- Task prompt: Copy every line, exactly and only, from the line containing "What build123d script" to the line containing "cut_overrun = 1.0", both lines included.

[Items from a dataset]
>> Start

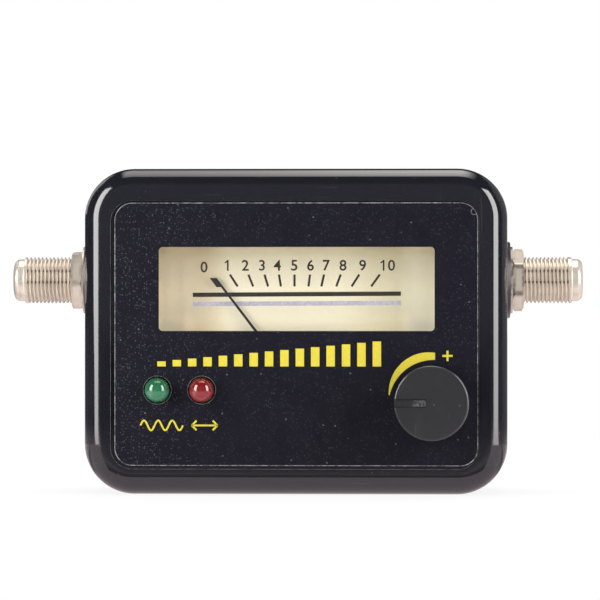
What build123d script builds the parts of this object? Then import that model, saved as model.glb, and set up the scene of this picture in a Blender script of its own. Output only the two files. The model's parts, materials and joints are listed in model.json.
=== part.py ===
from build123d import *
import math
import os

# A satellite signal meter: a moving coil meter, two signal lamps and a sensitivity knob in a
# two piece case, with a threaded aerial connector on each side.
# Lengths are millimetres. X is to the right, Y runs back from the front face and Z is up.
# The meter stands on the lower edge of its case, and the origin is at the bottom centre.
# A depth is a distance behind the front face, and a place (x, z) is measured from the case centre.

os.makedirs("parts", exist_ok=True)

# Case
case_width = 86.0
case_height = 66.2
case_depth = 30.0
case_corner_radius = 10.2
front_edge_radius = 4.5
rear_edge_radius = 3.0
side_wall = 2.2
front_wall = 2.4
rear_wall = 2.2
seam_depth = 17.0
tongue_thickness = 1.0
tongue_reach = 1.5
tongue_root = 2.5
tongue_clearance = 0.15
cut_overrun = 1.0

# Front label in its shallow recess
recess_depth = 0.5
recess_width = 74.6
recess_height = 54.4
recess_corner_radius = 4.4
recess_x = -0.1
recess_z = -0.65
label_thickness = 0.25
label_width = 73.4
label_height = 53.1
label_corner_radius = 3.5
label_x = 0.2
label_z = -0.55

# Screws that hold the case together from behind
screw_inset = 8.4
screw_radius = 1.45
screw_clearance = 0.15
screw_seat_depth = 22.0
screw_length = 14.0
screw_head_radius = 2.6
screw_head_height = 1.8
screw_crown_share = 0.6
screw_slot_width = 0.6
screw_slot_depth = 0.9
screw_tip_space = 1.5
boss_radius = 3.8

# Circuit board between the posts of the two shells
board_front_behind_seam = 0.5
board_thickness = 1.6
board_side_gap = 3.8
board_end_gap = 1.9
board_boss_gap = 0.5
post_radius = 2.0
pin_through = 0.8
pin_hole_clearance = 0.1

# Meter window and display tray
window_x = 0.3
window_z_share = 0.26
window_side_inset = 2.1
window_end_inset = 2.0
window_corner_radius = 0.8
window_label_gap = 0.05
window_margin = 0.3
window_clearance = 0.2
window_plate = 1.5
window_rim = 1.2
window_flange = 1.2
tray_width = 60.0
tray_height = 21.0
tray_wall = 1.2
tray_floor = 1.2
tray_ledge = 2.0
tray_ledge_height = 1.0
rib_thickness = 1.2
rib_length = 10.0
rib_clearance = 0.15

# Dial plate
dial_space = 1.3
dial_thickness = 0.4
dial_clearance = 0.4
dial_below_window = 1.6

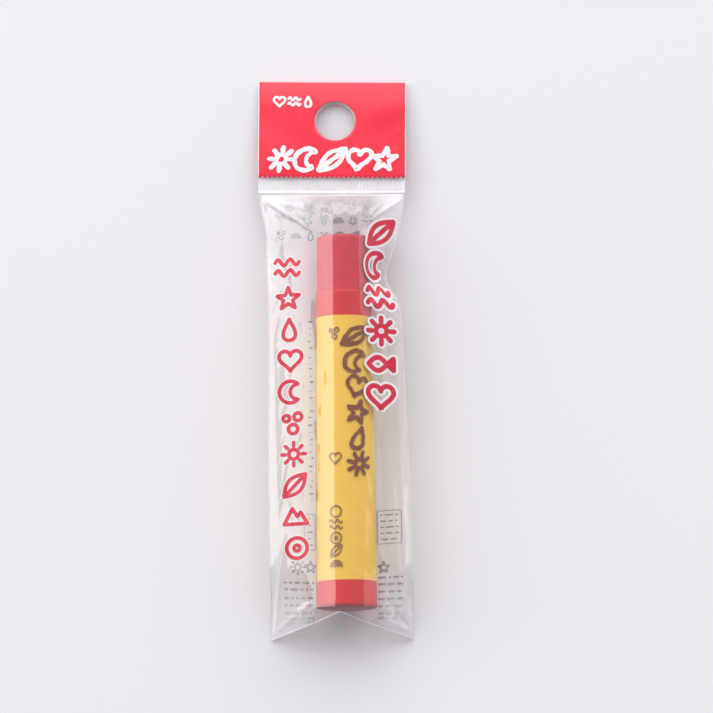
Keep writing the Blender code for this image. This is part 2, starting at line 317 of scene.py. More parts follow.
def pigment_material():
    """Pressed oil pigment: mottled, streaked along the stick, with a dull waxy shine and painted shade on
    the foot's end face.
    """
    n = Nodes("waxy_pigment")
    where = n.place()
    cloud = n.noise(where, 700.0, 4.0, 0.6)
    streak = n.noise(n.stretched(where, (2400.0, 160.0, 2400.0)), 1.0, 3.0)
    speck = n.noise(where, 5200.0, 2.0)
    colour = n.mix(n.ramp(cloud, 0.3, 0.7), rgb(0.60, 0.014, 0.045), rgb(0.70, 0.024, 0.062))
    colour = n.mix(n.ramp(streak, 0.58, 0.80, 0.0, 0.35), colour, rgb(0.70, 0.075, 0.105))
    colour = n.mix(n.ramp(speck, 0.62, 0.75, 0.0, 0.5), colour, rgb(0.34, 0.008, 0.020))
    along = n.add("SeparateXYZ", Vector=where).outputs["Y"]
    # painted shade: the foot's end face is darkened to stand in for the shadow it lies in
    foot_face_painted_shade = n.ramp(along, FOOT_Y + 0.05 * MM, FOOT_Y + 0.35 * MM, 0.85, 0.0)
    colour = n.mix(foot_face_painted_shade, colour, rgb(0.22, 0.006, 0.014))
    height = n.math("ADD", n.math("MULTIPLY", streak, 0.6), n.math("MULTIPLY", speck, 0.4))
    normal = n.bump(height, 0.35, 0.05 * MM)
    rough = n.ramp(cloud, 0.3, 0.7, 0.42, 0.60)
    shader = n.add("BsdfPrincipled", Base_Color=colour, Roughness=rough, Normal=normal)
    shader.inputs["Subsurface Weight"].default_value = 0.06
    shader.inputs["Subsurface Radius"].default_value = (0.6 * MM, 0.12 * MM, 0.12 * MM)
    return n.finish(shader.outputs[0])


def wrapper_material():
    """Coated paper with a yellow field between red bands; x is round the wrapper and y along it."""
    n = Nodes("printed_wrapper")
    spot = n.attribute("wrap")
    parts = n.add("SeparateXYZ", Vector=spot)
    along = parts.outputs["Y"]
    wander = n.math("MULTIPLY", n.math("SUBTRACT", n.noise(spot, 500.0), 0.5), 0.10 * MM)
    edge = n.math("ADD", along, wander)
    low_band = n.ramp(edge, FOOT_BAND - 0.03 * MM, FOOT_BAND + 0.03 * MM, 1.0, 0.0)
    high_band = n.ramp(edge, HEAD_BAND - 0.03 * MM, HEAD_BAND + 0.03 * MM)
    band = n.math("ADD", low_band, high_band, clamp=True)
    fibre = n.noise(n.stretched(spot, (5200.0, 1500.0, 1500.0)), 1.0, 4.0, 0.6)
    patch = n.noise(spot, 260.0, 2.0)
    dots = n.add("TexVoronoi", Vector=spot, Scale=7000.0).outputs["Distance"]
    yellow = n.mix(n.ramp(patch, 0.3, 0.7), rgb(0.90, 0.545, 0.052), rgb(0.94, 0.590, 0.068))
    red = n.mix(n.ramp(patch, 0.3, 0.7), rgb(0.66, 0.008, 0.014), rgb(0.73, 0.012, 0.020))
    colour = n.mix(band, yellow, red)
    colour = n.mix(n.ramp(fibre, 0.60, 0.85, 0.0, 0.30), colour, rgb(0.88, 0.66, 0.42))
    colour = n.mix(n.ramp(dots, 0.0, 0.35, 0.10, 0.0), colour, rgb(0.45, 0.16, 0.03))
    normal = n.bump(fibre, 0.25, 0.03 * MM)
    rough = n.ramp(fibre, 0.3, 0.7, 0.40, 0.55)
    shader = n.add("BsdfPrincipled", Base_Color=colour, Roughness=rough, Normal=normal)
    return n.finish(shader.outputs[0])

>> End
>> Start

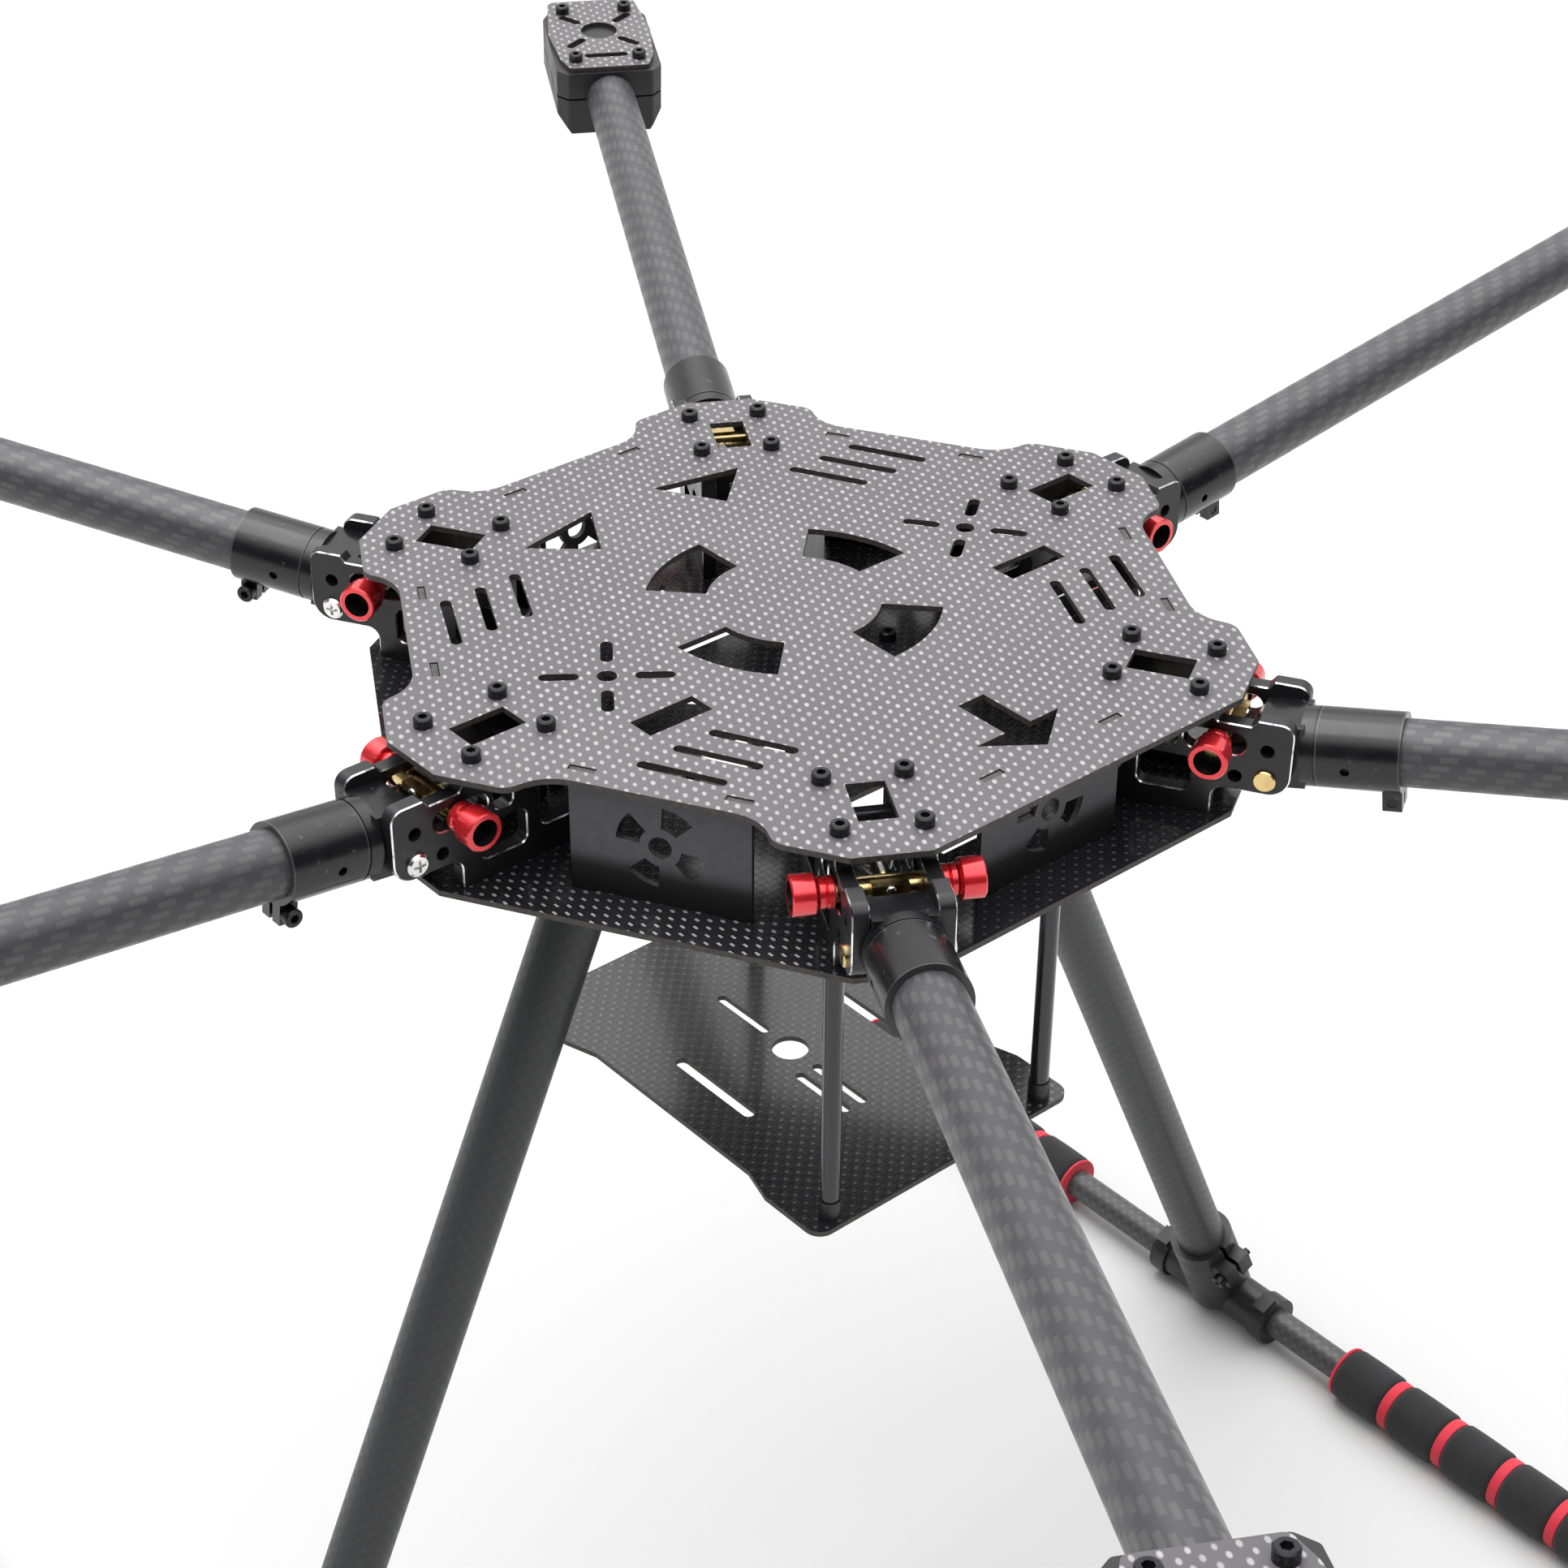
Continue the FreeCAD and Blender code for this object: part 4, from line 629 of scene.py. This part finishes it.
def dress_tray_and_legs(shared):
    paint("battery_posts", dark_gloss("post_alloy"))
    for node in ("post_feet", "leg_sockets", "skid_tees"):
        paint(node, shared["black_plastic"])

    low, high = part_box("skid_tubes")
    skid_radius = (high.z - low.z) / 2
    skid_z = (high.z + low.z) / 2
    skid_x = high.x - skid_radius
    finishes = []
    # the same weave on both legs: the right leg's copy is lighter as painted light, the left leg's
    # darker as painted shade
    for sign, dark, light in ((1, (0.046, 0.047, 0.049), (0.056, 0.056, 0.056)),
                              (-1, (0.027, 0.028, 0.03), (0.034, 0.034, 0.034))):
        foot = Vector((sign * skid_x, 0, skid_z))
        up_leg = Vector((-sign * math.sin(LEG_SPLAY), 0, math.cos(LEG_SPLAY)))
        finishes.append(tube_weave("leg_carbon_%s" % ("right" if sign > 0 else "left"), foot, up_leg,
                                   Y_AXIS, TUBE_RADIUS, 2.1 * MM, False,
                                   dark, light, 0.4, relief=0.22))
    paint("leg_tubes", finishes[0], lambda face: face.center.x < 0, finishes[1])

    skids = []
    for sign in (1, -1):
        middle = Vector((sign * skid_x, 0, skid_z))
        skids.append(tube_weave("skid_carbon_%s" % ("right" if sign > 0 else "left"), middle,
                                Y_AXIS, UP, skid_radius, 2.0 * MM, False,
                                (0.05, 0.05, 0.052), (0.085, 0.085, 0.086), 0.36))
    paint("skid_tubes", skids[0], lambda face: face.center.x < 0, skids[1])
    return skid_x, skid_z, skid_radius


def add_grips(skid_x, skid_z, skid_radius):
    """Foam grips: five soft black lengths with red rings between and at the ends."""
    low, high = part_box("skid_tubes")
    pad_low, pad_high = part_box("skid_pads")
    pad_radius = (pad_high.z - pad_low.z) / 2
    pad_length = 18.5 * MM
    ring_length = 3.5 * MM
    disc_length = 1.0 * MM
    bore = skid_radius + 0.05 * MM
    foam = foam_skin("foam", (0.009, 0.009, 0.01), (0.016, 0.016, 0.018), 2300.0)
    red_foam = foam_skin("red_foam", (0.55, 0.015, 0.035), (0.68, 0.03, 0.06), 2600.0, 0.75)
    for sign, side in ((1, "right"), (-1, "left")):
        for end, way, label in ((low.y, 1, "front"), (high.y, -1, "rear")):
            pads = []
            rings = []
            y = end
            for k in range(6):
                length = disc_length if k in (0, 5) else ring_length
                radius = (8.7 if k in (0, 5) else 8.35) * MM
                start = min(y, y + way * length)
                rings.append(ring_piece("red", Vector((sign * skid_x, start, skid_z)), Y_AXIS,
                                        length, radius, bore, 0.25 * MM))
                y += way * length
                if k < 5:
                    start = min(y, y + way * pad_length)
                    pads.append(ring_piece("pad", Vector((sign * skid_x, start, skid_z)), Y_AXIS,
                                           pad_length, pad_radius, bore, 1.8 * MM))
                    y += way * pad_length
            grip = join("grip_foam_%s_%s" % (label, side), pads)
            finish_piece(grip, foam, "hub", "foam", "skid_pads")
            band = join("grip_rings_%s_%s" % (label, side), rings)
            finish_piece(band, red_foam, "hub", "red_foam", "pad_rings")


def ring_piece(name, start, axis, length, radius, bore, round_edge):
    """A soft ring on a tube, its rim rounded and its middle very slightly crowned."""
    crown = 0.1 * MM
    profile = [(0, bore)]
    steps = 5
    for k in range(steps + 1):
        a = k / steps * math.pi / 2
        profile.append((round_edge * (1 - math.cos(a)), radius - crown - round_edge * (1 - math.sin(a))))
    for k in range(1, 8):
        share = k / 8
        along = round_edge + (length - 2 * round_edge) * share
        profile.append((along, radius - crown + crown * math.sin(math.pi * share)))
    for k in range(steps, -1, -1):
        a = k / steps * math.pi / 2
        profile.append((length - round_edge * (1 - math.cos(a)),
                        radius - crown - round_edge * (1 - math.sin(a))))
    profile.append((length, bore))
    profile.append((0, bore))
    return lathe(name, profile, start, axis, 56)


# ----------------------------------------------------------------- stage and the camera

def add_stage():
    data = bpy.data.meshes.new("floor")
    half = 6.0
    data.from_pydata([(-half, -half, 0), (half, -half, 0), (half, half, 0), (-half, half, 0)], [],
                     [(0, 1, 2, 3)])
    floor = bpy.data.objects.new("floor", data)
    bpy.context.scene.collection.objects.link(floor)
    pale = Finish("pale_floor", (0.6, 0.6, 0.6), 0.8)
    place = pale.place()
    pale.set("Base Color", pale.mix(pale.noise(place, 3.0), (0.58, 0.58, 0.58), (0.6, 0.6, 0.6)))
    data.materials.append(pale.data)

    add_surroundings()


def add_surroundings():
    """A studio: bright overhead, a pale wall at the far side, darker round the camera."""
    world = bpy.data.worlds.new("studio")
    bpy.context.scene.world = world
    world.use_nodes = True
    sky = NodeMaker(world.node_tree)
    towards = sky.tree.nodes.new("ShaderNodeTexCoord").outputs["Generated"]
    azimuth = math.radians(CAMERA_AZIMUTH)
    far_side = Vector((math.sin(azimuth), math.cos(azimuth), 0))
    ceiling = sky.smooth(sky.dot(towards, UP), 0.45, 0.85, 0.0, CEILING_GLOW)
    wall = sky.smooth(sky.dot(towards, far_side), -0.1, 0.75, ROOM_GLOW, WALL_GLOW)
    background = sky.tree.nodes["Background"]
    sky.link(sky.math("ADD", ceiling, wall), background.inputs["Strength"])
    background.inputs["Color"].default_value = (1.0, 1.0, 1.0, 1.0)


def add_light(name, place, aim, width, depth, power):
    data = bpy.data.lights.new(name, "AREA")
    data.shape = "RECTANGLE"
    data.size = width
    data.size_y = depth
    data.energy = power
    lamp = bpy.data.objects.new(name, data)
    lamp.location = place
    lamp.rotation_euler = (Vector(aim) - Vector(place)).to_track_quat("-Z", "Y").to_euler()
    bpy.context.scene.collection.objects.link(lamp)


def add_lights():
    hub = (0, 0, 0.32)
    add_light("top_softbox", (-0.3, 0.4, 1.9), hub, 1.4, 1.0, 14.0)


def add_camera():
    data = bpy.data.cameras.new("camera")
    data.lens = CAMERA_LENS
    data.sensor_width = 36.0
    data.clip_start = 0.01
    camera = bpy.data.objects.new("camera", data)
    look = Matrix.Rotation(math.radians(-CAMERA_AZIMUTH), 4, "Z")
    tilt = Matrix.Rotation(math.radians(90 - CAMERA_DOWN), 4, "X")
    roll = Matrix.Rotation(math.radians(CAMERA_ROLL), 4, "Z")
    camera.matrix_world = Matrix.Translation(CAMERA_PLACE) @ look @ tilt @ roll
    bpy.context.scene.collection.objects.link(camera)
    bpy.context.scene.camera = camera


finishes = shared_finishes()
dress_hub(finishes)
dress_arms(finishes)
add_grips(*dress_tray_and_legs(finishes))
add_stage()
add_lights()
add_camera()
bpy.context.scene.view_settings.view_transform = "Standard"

>> End

- Answer to this problem:
What build123d script builds the parts of this object? Then import that model, saved as model.glb, and set up the scene of this picture in a Blender script of its own. Output only the two files. The model's parts, materials and joints are listed in model.json.
=== part.py ===
from build123d import *
import math
import os

# A satellite signal meter: a moving coil meter, two signal lamps and a sensitivity knob in a
# two piece case, with a threaded aerial connector on each side.
# Lengths are millimetres. X is to the right, Y runs back from the front face and Z is up.
# The meter stands on the lower edge of its case, and the origin is at the bottom centre.
# A depth is a distance behind the front face, and a place (x, z) is measured from the case centre.

os.makedirs("parts", exist_ok=True)

# Case
case_width = 86.0
case_height = 66.2
case_depth = 30.0
case_corner_radius = 10.2
front_edge_radius = 4.5
rear_edge_radius = 3.0
side_wall = 2.2
front_wall = 2.4
rear_wall = 2.2
seam_depth = 17.0
tongue_thickness = 1.0
tongue_reach = 1.5
tongue_root = 2.5
tongue_clearance = 0.15
cut_overrun = 1.0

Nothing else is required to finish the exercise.